→ **WRITTEN EXERCISE**
Write out the listing in full, matching it word for word.

→ **Some records**
★ ★ ★ ★ ★ ★ ★
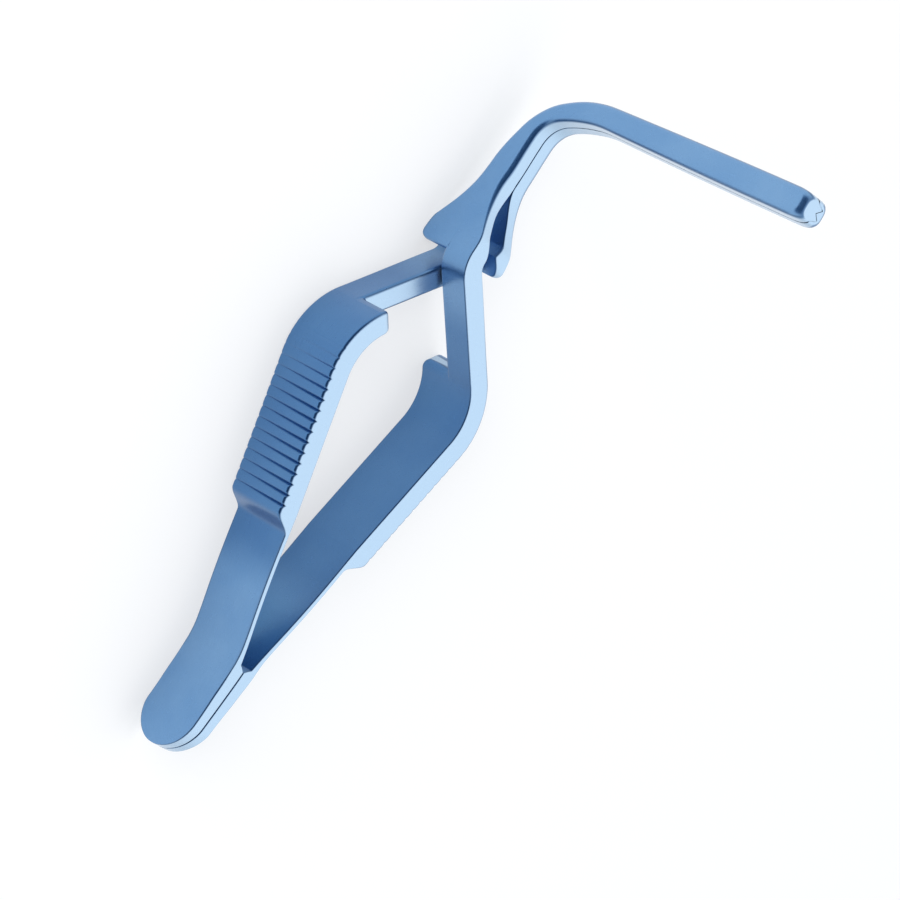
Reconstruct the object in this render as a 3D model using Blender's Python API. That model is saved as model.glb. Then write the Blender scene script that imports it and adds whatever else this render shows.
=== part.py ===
"""Cross-action bulldog clamp: two forged spring arms welded at the butt, serrated thumb pads,
necks that pass each other side by side, and straight atraumatic jaws turned up at a right angle.

Each arm is worked out along a guide line in millimetres, x away from the other arm at the handle,
y from the butt to the jaws and z across the width. The other arm is the same arm turned half a turn
about y, with its jaw turned up the same way.
"""
import math

import bmesh
import bpy
import numpy as np

MM = 0.001

# Strip width and the room between the two arms
WIDTH = 10.4
WELD_GAP = 0.10
NECK_GAP = 0.30
JAW_GAP = 0.16

# Butt and weld
BUTT_LENGTH = 14.0
BUTT_END_THICK = 1.4
BUTT_THICK = 2.05
NOTCH_THICK = 1.35
NOTCH_RUN = 0.9

# Spring strip
SPRING_LENGTH = 18.7
SPRING_THICK = 0.75
SPRING_ROOT_LENGTH = 7.0
SPRING_ROOT_WAIST = 3.2
SPRING_ROOT_THICK = 0.83
SPRING_BOW = 0.35
SPREAD_LEAD = 2.4
SPREAD_RADIUS = 15.0
SPREAD_ANGLE = math.radians(15.05)

# Thumb pad
PAD_LENGTH = 26.6
PAD_THICK = 3.4
PAD_STEP = 3.1
GROOVE_COUNT = 16
GROOVE_PITCH = 1.5
GROOVE_WIDTH = 1.0
GROOVE_DEPTH = 0.42
GROOVE_FADE_COUNT = 5
GROOVE_LEAD = 0.9

# Shoulder and neck
SHOULDER_RADIUS = 8.0
SHOULDER_LIP = 0.35
LIP_CORNER = 0.85
NECK_THICK = 3.2
NECK_ANGLE = math.radians(46.0)

# Head and shank
HEAD_APEX = 3.83
HEAD_RADIUS = 5.0
HEAD_LEAN = math.radians(4.9)
HEAD_LEAN_RADIUS = 15.0
HEAD_THICK = 1.85
HEAD_THINNING = 3.3
HEAD_PLATE_LEAD = 2.1
HEAD_PLATE_LENGTH = 2.1
HEAD_CLOSE_LENGTH = 8.9
HEAD_TAPER_LEAD = 2.3
HEAD_TAPER_LENGTH = 8.6
HEAD_TAPER_POWER = 1.9
SHANK_THICK = 2.55
SHANK_WIDTH = 4.5
SHANK_LENGTH = 15.27

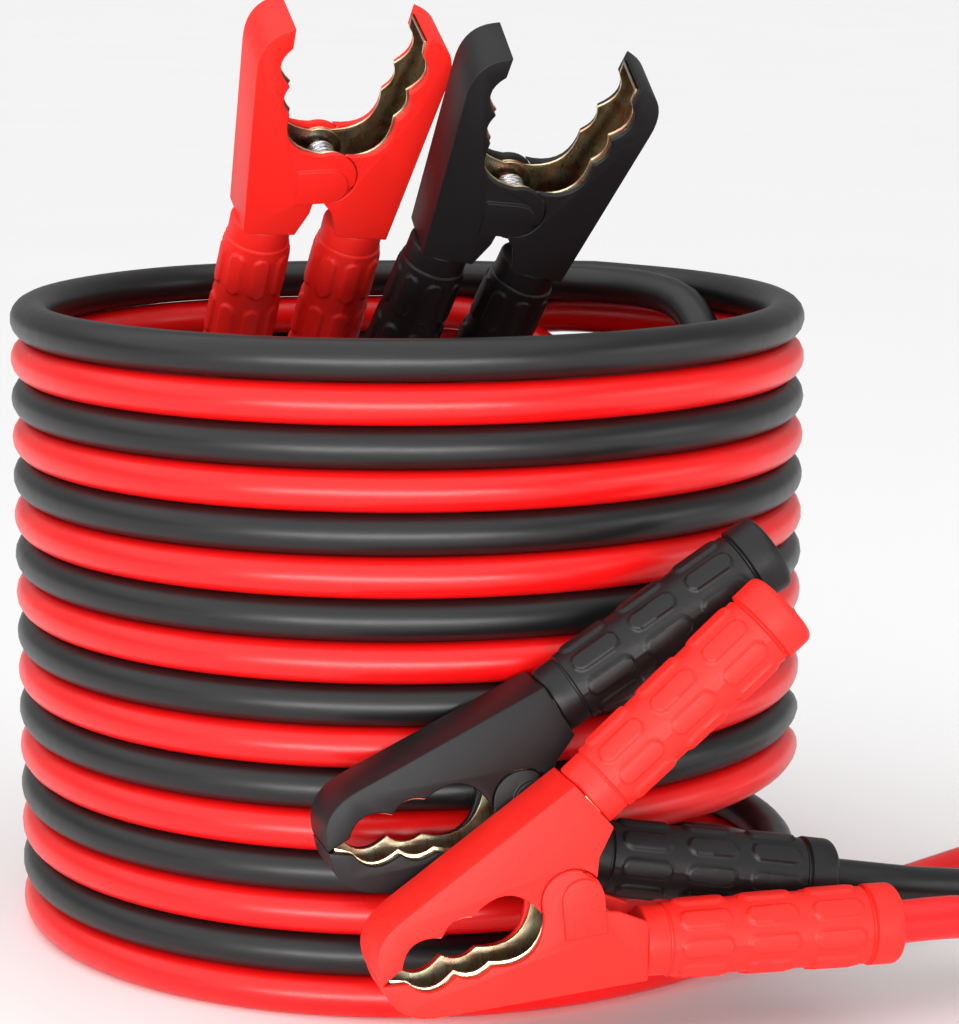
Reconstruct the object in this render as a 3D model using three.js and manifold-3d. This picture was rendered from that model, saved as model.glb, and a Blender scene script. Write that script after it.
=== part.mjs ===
★ ★ ★ ★ ★ ★ ★
→ **RESPONSE FOR THIS EXERCISE**
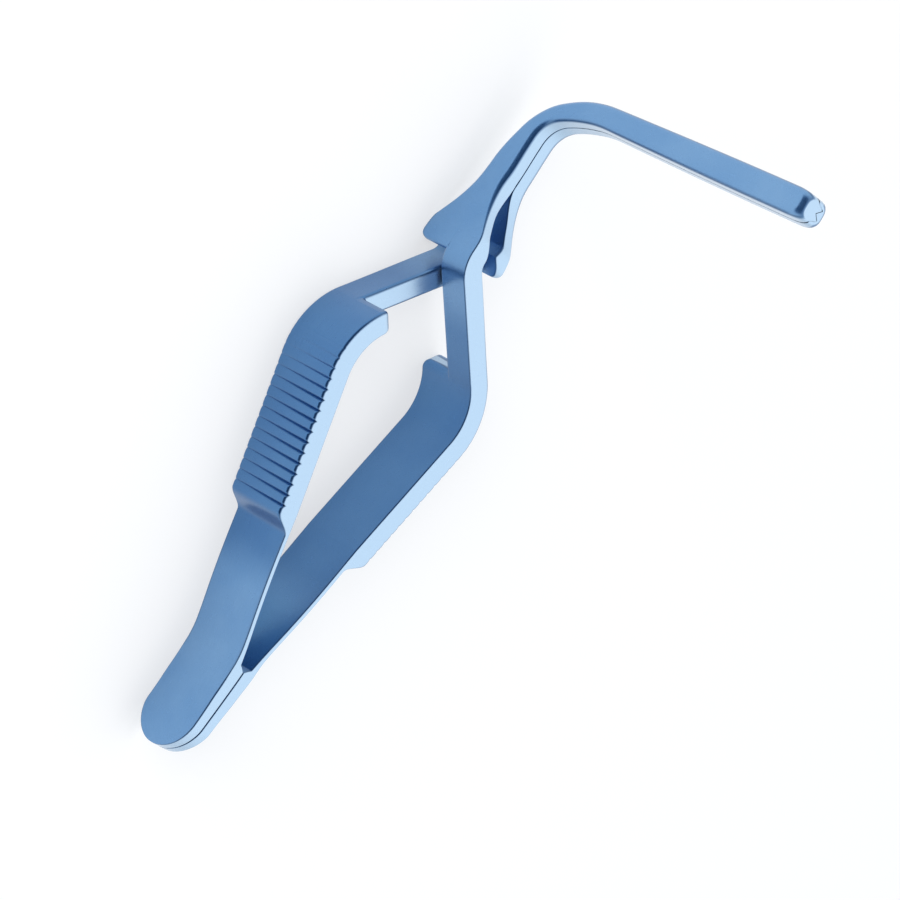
Reconstruct the object in this render as a 3D model using Blender's Python API. That model is saved as model.glb. Then write the Blender scene script that imports it and adds whatever else this render shows.
=== part.py ===
"""Cross-action bulldog clamp: two forged spring arms welded at the butt, serrated thumb pads,
necks that pass each other side by side, and straight atraumatic jaws turned up at a right angle.

Each arm is worked out along a guide line in millimetres, x away from the other arm at the handle,
y from the butt to the jaws and z across the width. The other arm is the same arm turned half a turn
about y, with its jaw turned up the same way.
"""
import math

import bmesh
import bpy
import numpy as np

MM = 0.001

# Strip width and the room between the two arms
WIDTH = 10.4
WELD_GAP = 0.10
NECK_GAP = 0.30
JAW_GAP = 0.16

# Butt and weld
BUTT_LENGTH = 14.0
BUTT_END_THICK = 1.4
BUTT_THICK = 2.05
NOTCH_THICK = 1.35
NOTCH_RUN = 0.9

# Spring strip
SPRING_LENGTH = 18.7
SPRING_THICK = 0.75
SPRING_ROOT_LENGTH = 7.0
SPRING_ROOT_WAIST = 3.2
SPRING_ROOT_THICK = 0.83
SPRING_BOW = 0.35
SPREAD_LEAD = 2.4
SPREAD_RADIUS = 15.0
SPREAD_ANGLE = math.radians(15.05)

# Thumb pad
PAD_LENGTH = 26.6
PAD_THICK = 3.4
PAD_STEP = 3.1
GROOVE_COUNT = 16
GROOVE_PITCH = 1.5
GROOVE_WIDTH = 1.0
GROOVE_DEPTH = 0.42
GROOVE_FADE_COUNT = 5
GROOVE_LEAD = 0.9

# Shoulder and neck
SHOULDER_RADIUS = 8.0
SHOULDER_LIP = 0.35
LIP_CORNER = 0.85
NECK_THICK = 3.2
NECK_ANGLE = math.radians(46.0)

# Head and shank
HEAD_APEX = 3.83
HEAD_RADIUS = 5.0
HEAD_LEAN = math.radians(4.9)
HEAD_LEAN_RADIUS = 15.0
HEAD_THICK = 1.85
HEAD_THINNING = 3.3
HEAD_PLATE_LEAD = 2.1
HEAD_PLATE_LENGTH = 2.1
HEAD_CLOSE_LENGTH = 8.9
HEAD_TAPER_LEAD = 2.3
HEAD_TAPER_LENGTH = 8.6
HEAD_TAPER_POWER = 1.9
SHANK_THICK = 2.55
SHANK_WIDTH = 4.5
SHANK_LENGTH = 15.27

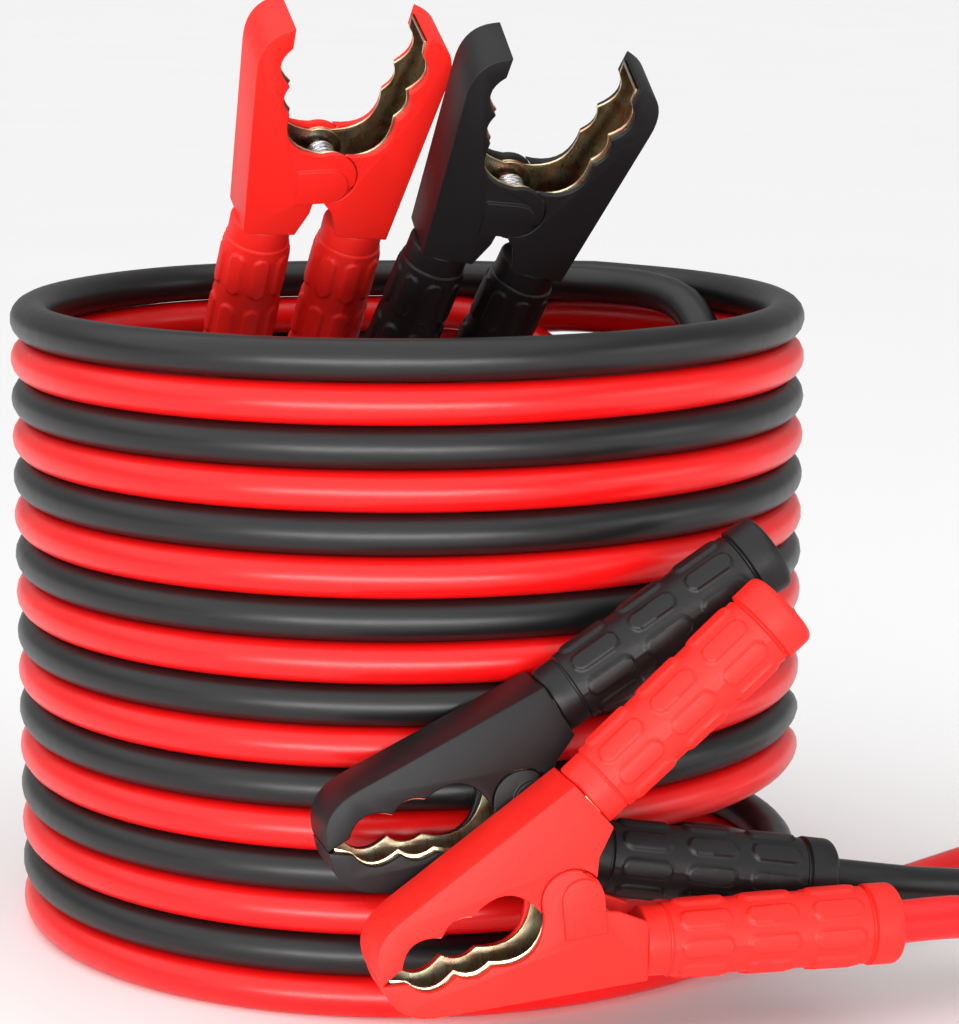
Reconstruct the object in this render as a 3D model using three.js and manifold-3d. This picture was rendered from that model, saved as model.glb, and a Blender scene script. Write that script after it.
=== part.mjs ===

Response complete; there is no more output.